The terminology of blue and white drafts is a working convention of the United Nations Security Council, not a feature codified in the UN Charter or the Council's Provisional Rules of Procedure (document S/96/Rev.7). The practice evolved from the Secretariat's habit of circulating Council documents on differently coloured paper to signal their procedural status. While Rule 38 of the Provisional Rules governs the submission of "draft resolutions" generally, the colour distinction is a Secretariat and Mission practice that hardened into binding political custom during the Cold War, when penholders — the delegations responsible for drafting on a given file — needed an unambiguous signal that text had crossed the threshold from negotiation to imminent vote.
In procedural terms, a white draft is the working text circulated by the penholder among Council members during expert-level consultations in the consultations room adjacent to the Council Chamber. It carries no document symbol of the S/2024/... series and is treated as informal: amendments are proposed line by line, brackets denote contested language, and the text may cycle through dozens of revisions ("white-1," "white-2," and so on) over days or weeks. Negotiations occur first among the P3 (United States, United Kingdom, France) or the relevant penholder grouping, then are widened to the full E10 (elected members), and ultimately to all fifteen members. Only when the penholder judges that consensus or a winning coalition of nine affirmative votes without a P5 veto is achievable does the text move forward.
The transition to "in blue" occurs when the penholder formally requests the Secretariat to place the draft "under the blue" — a reference to the blue-coloured paper historically used and the blue header now applied to the electronic version distributed through the Council's e-document system. Once in blue, the draft receives a provisional S/ document symbol and can be put to a vote within twenty-four hours under Rule 38, though by convention the penholder gives at least one full day's notice. Members may still negotiate amendments after blue, but doing so requires withdrawing the text from blue and reverting to white — a politically costly move that signals the penholder has misjudged the room. A vote may be called on a text in blue by any Council member, not only the penholder, which is why placing a draft in blue is itself a coercive procedural act.
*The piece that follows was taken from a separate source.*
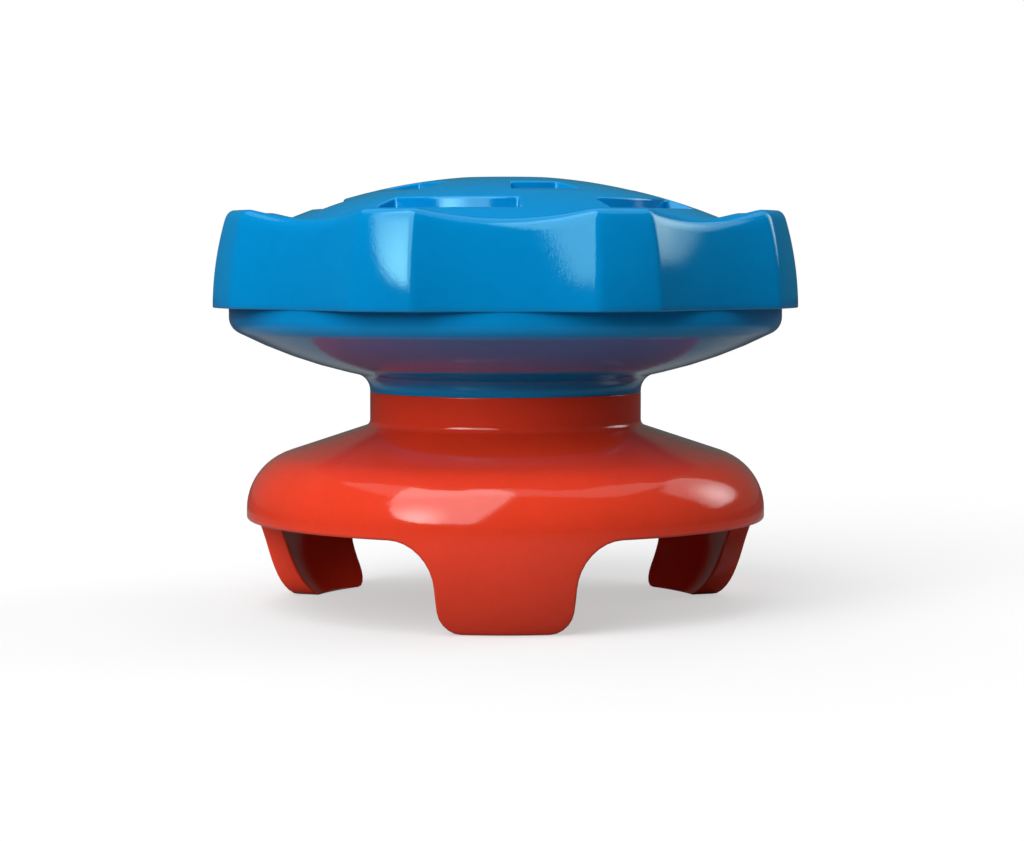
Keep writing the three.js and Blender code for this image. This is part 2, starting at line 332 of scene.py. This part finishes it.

Recent practice illustrates the mechanics. On the Syria humanitarian cross-border file, the penholders (initially Sweden and Kuwait, later Norway and Ireland, and subsequently Switzerland) repeatedly cycled drafts between white and blue between 2019 and 2023 as Russia threatened or cast vetoes on the Bab al-Hawa crossing authorisation. On Ukraine, the United States placed a draft condemning the Russian invasion in blue on 25 February 2022, knowing a Russian veto would follow — which it did, with the vote recorded as 11-1-3 (S/PV.8979). France and Mexico subsequently negotiated a humanitarian text on Ukraine in white before withdrawing it in favour of a General Assembly route under the Uniting for Peace formula (resolution ES-11/1).
The blue/white distinction must not be conflated with the separate distinction between a draft resolution and a presidential statement (PRST), nor with elements to the press or press statements. A PRST, agreed by consensus and read by the rotating Council President in a formal meeting, follows its own track of silence procedures rather than the blue mechanism. Likewise, the blue/white terminology applies only to the Security Council; the General Assembly's Main Committees use "L-documents" and revision numbers (L.1, L.1/Rev.1) without an equivalent colour convention, and the Human Rights Council in Geneva employs an "oral revision" practice that differs again.
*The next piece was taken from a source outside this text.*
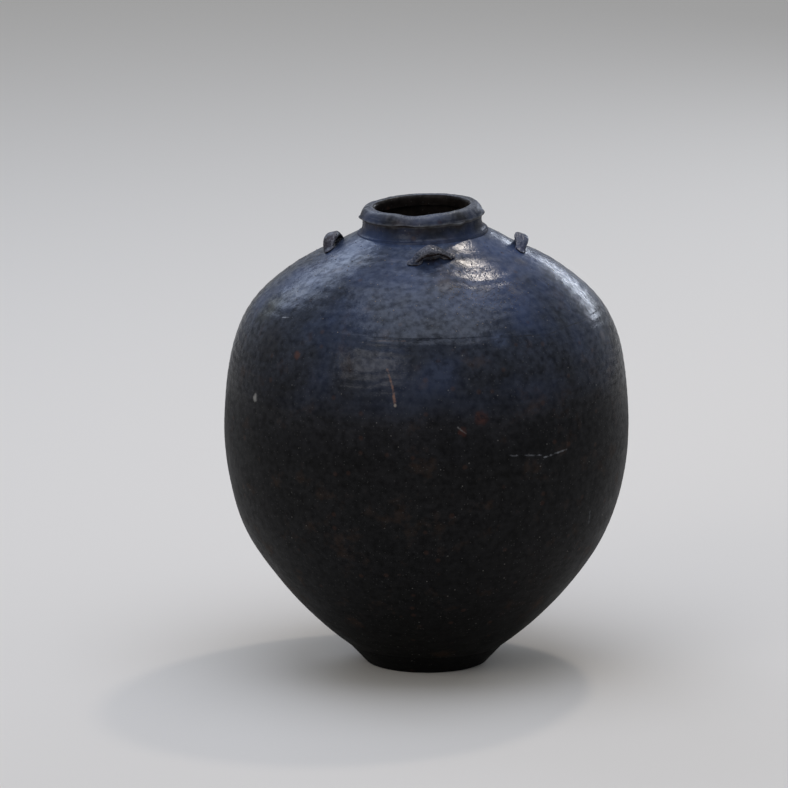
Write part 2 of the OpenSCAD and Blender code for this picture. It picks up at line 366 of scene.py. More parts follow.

Controversies over the mechanism cluster around penholder monopoly and the timing of blue. France, the United Kingdom, and the United States hold the pen on the majority of country files — a concentration repeatedly criticised by the Accountability, Coherence and Transparency (ACT) group and addressed in Note 507 (S/2017/507), the Council's working-methods compendium. Elected members have increasingly demanded co-penholder arrangements, secured for example on Yemen humanitarian issues and on the Colombia file. A second controversy concerns "blueing" a text known to face a veto purely to force a public record of the veto-casting member's position — a tactic accelerated by General Assembly resolution 76/262 of April 2022, which now triggers an automatic Assembly debate within ten working days of any P5 veto.
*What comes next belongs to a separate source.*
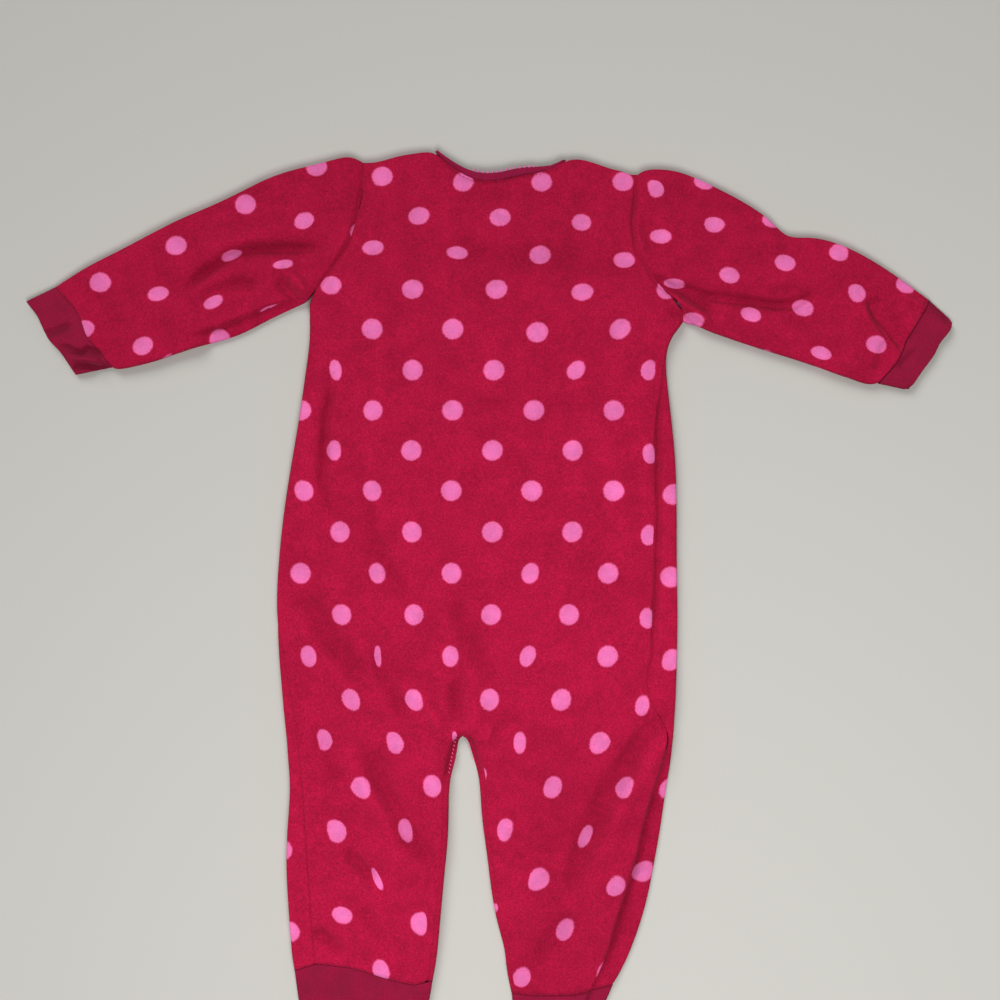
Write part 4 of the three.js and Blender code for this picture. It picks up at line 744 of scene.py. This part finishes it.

For the working practitioner, mastery of the blue/white sequence is indispensable. A mission's political officer must know that comments on a white text are negotiable while comments on a blue text are essentially objections to a vote; that the penholder controls the pen but not the calendar, since any member can call for a vote once a text is in blue; and that withdrawing from blue carries reputational cost. Desk officers in capitals should expect their permanent missions to flag the moment a text goes into blue, because that is the latest point at which capital-level instructions can realistically shape the outcome before the vote is recorded in the S/PV. verbatim record.
Example
On 25 February 2022, the United States placed a draft resolution condemning Russia's invasion of Ukraine in blue at the Security Council; Russia vetoed it the following day by a vote of 11-1-3.